Recentemente un lettore amico (e cliente) mi ha bonariamente fatto notare come i nostri editoriali siano spesso pessimistici e mi ha suggerito di scrivere qualcosa di più positivo. Proviamoci.
Del resto, “la crisi è finita” (parola di Confindustria – v. intervista a Alberto Mazzoleni).
Ha ragione, anche se di questi tempi è molto più facile vedere ciò che non funziona nella nostra società e nel mondo del lavoro. O quanto meno, è ciò che più salta all’occhio. Temevo che, restando ancorati alla realtà quotidiana, non fosse possibile scrivere positivo. E invece nel giro di poche settimane ho vissuto casi molto positivi in tre aziende totalmente differenti tra loro, che mi hanno dato lo spunto per far contento non solo l’amico-cliente, ma, mi auguro, i lettori di MetaPrintArt.
Non farò nomi. La prima azienda è proprio quella da cui parte l’iniziativa. Si trova in Veneto, nel profondo, e mitico, nord-est. Le altre due significativamente in Emilia, zona terremoto.
In tutte, già entrando, si nota un clima positivo, dall’accoglienza, con il sorriso e la disponibilità anche nei confronti di chi non viene qui per acquistare.
Ci è capitato di visitare l’azienda veneta in due occasioni, sempre giungendo nel tardo pomeriggio, dopo l’orario di lavoro. Come entri ti accolgono spillando un bicchiere di birra. E qui i due soci, con collaboratori o visitatori più o meno occasionali, si parla di progammi o dei fatti del giorno. Discussioni informali dalle quali magari vengono nuove idee. Fa parte di ciò che i moderni metodi di organizzazione aziendale chiamano “lean” o “metodo Toyota” dove ciascuno esprime un’opinione a fini costruttivi. Risultato: azienda funzionale, in crescita, che ha vissuto la crisi come opportunità per sé e per i propri clienti.

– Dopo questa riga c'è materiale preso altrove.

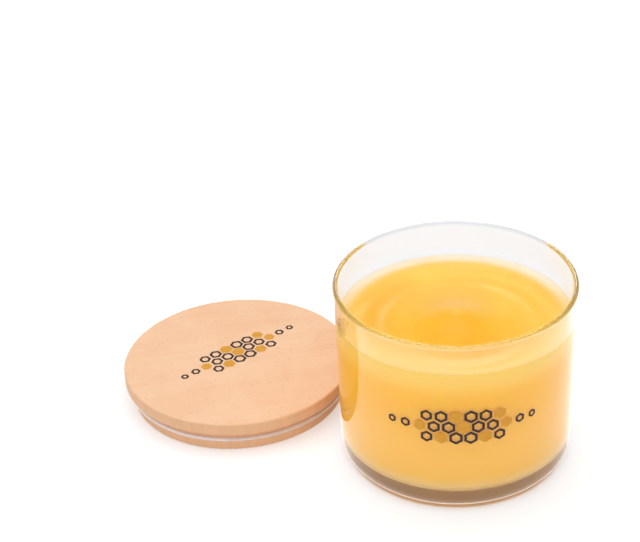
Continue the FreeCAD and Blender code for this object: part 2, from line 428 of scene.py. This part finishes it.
@dataclass(frozen=True)
class CreamedHoney:
    """Opaque creamed honey, on its open top or against the glass.

    The open top is softly glossy and pale along the glass, with a painted near-white glare along the
    glass behind. Against the glass there is no gloss, as no air is there.
    """

    name: str
    centre: Point
    floor: float
    level: float
    wall_radius: float
    gloss: float
    deep: Colour = (0.97, 0.45, 0.018)
    light: Colour = (0.99, 0.60, 0.050)
    thin: Colour = (0.99, 0.575, 0.068)
    # painted glare: near-white along the glass behind the honey's top
    painted_glare: Colour = (1.0, 0.86, 0.68)
    band: Colour = (0.98, 0.645, 0.018)
    body: Colour = (0.975, 0.675, 0.105)
    # pale foot: painted light that comes up through the glass base
    foot: Colour = (0.99, 0.80, 0.37)
    edge: Colour = (0.99, 0.745, 0.15)
    foot_span: Span = (0.0, 0.14)
    band_span: Span = (0.35, 0.76)
    edge_span: Span = (0.80, 0.97)
    thin_span: Span = (0.68, 0.93)
    painted_glare_span: Span = (0.84, 1.0)
    behind_span: Span = (-0.2, 0.65)
    smooth: float = 0.18
    relief: float = 0.4 * MM
    scatter_depth: float = 3.0 * MM

    def _side(self, graph: Graph, z: Value) -> bpy.types.NodeSocket:
        """Colour by height against the glass: a pale foot of painted light from below, the body, a deep
        band and a pale edge.

        Args:
            graph: the material's graph.
            z: height.

        Returns:
            The colour's socket.
        """
        share = (z - self.floor) * (1.0 / (self.level - self.floor))
        # painted light: the foot is paler, as if lit from below through the base
        low = graph.blend(share.ease(*self.foot_span), self.foot, self.body)
        middle = graph.blend(share.ease(*self.band_span), low, self.band)
        return graph.blend(share.ease(*self.edge_span), middle, self.edge)

    def _across(self, distance: Value, span: Span) -> Value:
        """Rises over a span of the honey's radius, given in shares of it."""
        return distance.ease(self.wall_radius * span[0], self.wall_radius * span[1])

    def _top(self, graph: Graph, here: bpy.types.NodeSocket, x: Value, y: Value) -> bpy.types.NodeSocket:
        """Colour of the open top: deep in front and on the left, lighter behind, pale at the glass, with
        a painted near-white glare along the glass behind.

        Args:
            graph: the material's graph.
            here: the place on the surface.
            x: to the right of the axis.
            y: behind the axis.

        Returns:
            The colour's socket.
        """
        lean = (x * 0.8 + y) * (1.0 / self.wall_radius)
        cloud = graph.noise(here, 32.0, 2.0, 0.5)
        middle = graph.blend((lean.ease(-0.5, 0.9) * 0.6 + cloud.ease(0.4, 0.7) * 0.4).clip(),
                             self.deep, self.light)
        reach = (x * x + y * y) ** 0.5
        outer = graph.blend(self._across(reach, self.thin_span), middle, self.thin)
        # painted glare: near-white near the glass, behind the axis
        painted_glare_mask = self._across(reach, self.painted_glare_span) * self._across(y, self.behind_span)
        return graph.blend(painted_glare_mask, outer, self.painted_glare)

    def build(self) -> bpy.types.Material:
        """Makes the material.

        Returns:
            The material.
        """
        material, graph = new_material(self.name)
        here = graph.place(self.centre)
        x, y, z = graph.axes(here)
        colour = self._top(graph, here, x, y) if self.gloss else self._side(graph, z)
        streak = graph.noise(graph.place(self.centre, 25.0, (1.0, 2.6, 2.0)), 55.0, 2.0)
        mottled = graph.blend(streak.ease(0.5, 0.85) * 0.22, colour, self.light)
        grain = graph.noise(here, 1100.0, 2.0)
        swell = graph.noise(here, 60.0, 2.0)
        shader = graph.add("ShaderNodeBsdfPrincipled", None, {
            "Base Color": mottled, "Roughness": self.smooth + grain * 0.14, "IOR": 1.49,
            "Specular IOR Level": self.gloss, "Subsurface Weight": 0.2,
            "Subsurface Radius": (1.0, 0.45, 0.12), "Subsurface Scale": self.scatter_depth,
            "Normal": graph.bump(swell * 0.7 + grain * 0.3, 0.4, self.relief)})
        graph.finish(shader.outputs[0])
        return material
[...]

In Emilia ci colpisce un’azienda produttrice di macchine nel settore delle etichette, che ha vissuto in diretta, e in presenza di clienti stranieri, i terribili momenti del terremoto, che ha letteralmente reso inagibile il capannone, e danneggiato macchine pronte per la consegna. In questa azienda, anziché piangere e attendere gli aiuti statali (del resto non ancora pervenuti) si è costruito un nuovo capannone antisismico, lasciando intatto, a futura memoria, quello distrutto, che chiamano significativamente “la zona archeologica”.

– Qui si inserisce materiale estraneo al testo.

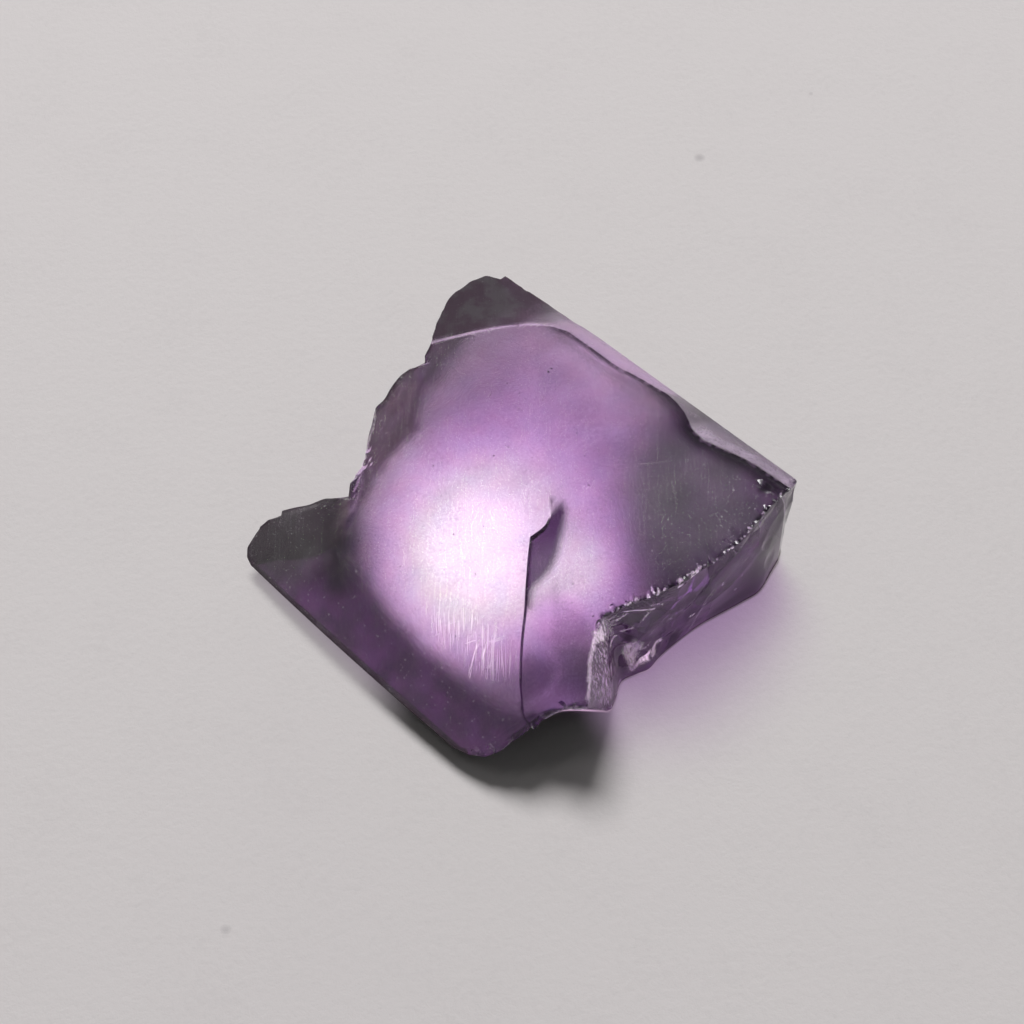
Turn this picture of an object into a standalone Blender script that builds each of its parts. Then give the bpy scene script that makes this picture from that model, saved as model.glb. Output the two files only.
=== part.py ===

Ma, tanto per non limitarsi a ricostruire, il nuovo edificio, in acciaio e vetro, ha oggi anche una funzione espositiva dove i clienti possono assistere al collaudo delle loro macchine o sperimentare soluzioni su misura.
Altra azienda è una nota serigrafia che esporta per l’85% essendo specializzata nella fornitura di loghi per macchine agricole e movimento terra. Un’azienda che chiamarla oggi serigrafia sarebbe alquanto riduttivo, visto come ha esteso le proprie forniture a soluzioni che altri non hanno saputo trovare e che si sono nel tempo rese indispensabili, e uniche, per i propri clienti. Un particolare: il personale di fabbrica è tutto femminile (compresa la guida dei muletti) per una ragione semplice: “qui il nostro lavoro richiede molta attenzione e precisione e le donne sono più affidabili degli uomini”. Parola del titolare (uomo), che aggiunge “siamo stati la prima azienda in Emilia, a fornire baby sitter alle nostre dipendenti”. Un altro esempio di efficienza organizzativa.
Scrivo queste righe nella convinzione che le tre citate non siano delle eccezioni, perché il nostro Paese, tutto sommato si regge in piedi, grazie proprio (e aggiungerei, tanto per non perdere l’abitudine, nonostante la mala-politica), alle tante piccole e medie aziende che affrontano crisi e avversità col sorriso, ma soprattutto con energia positiva e la voglia di vincere.